Should Somaliland and Israel deepen their partnership beyond diplomacy into intelligence and security cooperation, Berbera could emerge as one of the most important strategic locations in the broader Middle East security architecture.
Israeli strategic analysts have already argued that recognition of Somaliland strengthens Israel’s position in the Red Sea Basin and creates opportunities for deeper security cooperation in a region increasingly affected by Iranian and Houthi activity
That possibility explains why the anticipated opening of a Somaliland embassy in Jerusalem has generated intense opposition from Somalia and concern among several regional actors. Reports indicate that Somaliland would become only the second Muslim-majority state or territory to establish an embassy in Jerusalem after Kosovo, a move carrying enormous symbolic and geopolitical implications
The controversy is not really about an embassy.
It is about alignment.
The opening of an embassy in Jerusalem would publicly signal that Somaliland has chosen its strategic camp in an increasingly polarized regional environment.
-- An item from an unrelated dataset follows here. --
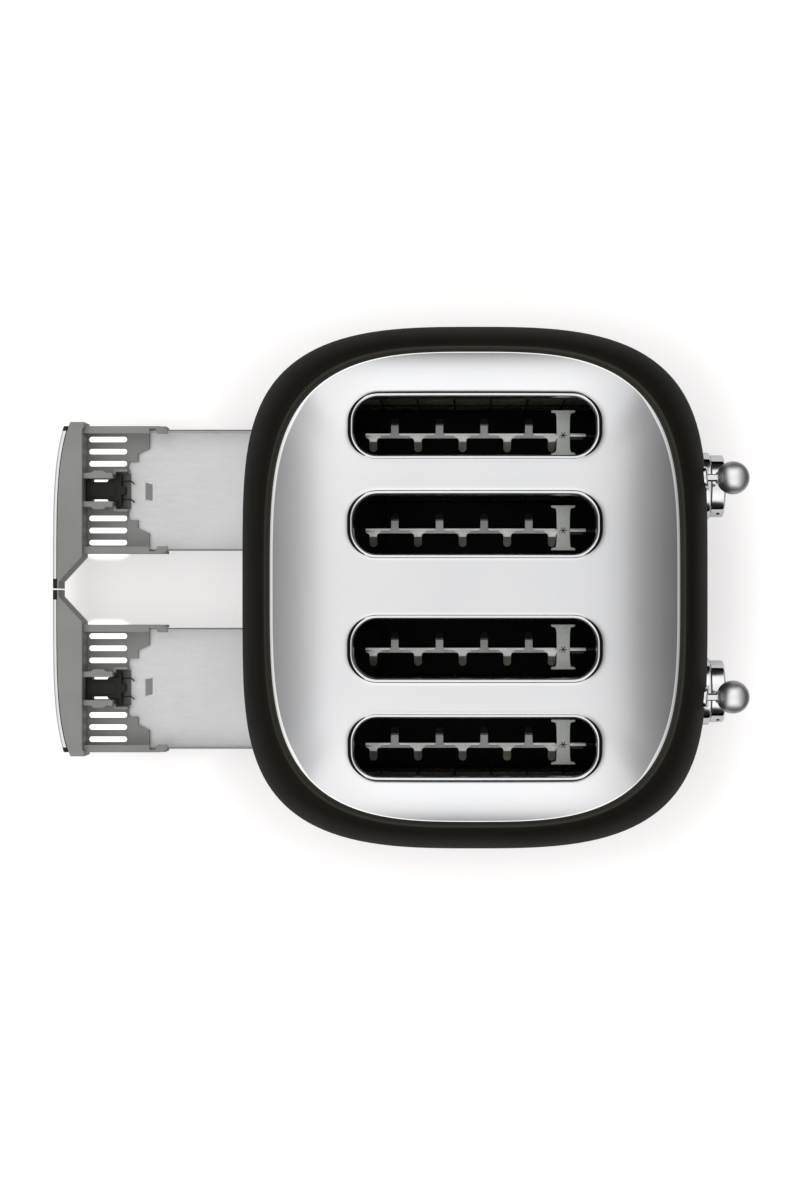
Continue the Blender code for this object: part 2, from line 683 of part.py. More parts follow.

For decades, Somaliland’s foreign policy focused primarily on gaining recognition. Today, the conversation is evolving toward partnerships, security architecture, and regional influence.
That shift creates both opportunities and risks.
On the opportunity side, Somaliland stands to gain access to Israeli expertise in agriculture, water management, cybersecurity, intelligence, technology, maritime security, and potentially advanced defensive capabilities. Israeli and Somaliland officials have repeatedly emphasized cooperation across multiple sectors since recognition was announced
The partnership could also accelerate Somaliland’s acceptance by other countries.
Recognition has historically behaved like a domino effect. Once one state breaks a diplomatic barrier, others often find it easier to follow. Israeli recognition has already forced governments throughout Africa, the Middle East, Europe, and North America to re-evaluate long-standing assumptions about Somaliland’s status.
Ethiopia, which has enormous strategic interests in securing reliable access to the Red Sea, will be watching developments closely.
The United States will also be paying attention.
Washington increasingly views the Horn of Africa through the lens of competition with China, maritime security, and the protection of critical trade routes. A stable, democratic, and strategically located Somaliland aligns with several long-term American interests.
Yet risks remain substantial.
A deeper Somaliland-Israel alliance could make Somaliland a target for hostile disinformation campaigns, cyberattacks, diplomatic pressure, and attempts at political destabilization by actors opposed to the emerging partnership.
Critics have already raised concerns about potential Israeli military facilities, surveillance installations, or intelligence cooperation in Somaliland. While no such agreements have been publicly announced, the speculation itself reflects how dramatically perceptions of Somaliland’s strategic importance have changed
What appears increasingly clear is that the old geopolitical map of the Red Sea is being redrawn.
For decades, Djibouti served as the uncontested gateway to the Horn of Africa for major powers. Today, Berbera is emerging as a second strategic gateway, attracting growing attention from international actors seeking alternatives in an increasingly competitive region.
President Irro’s expected visit to Israel therefore represents more than a diplomatic journey.
It is a test of whether Somaliland can successfully transition from an unrecognized state seeking legitimacy into a recognized strategic actor shaping the future of the Horn of Africa.
If successful, the visit may be remembered as the moment Somaliland ceased being merely a recognition issue and became a central pillar in the evolving security architecture of the Red Sea, the Gulf of Aden, and the wider Middle East.
History rarely announces when it is turning.
Sometimes it arrives quietly aboard a diplomatic aircraft bound for Jerusalem.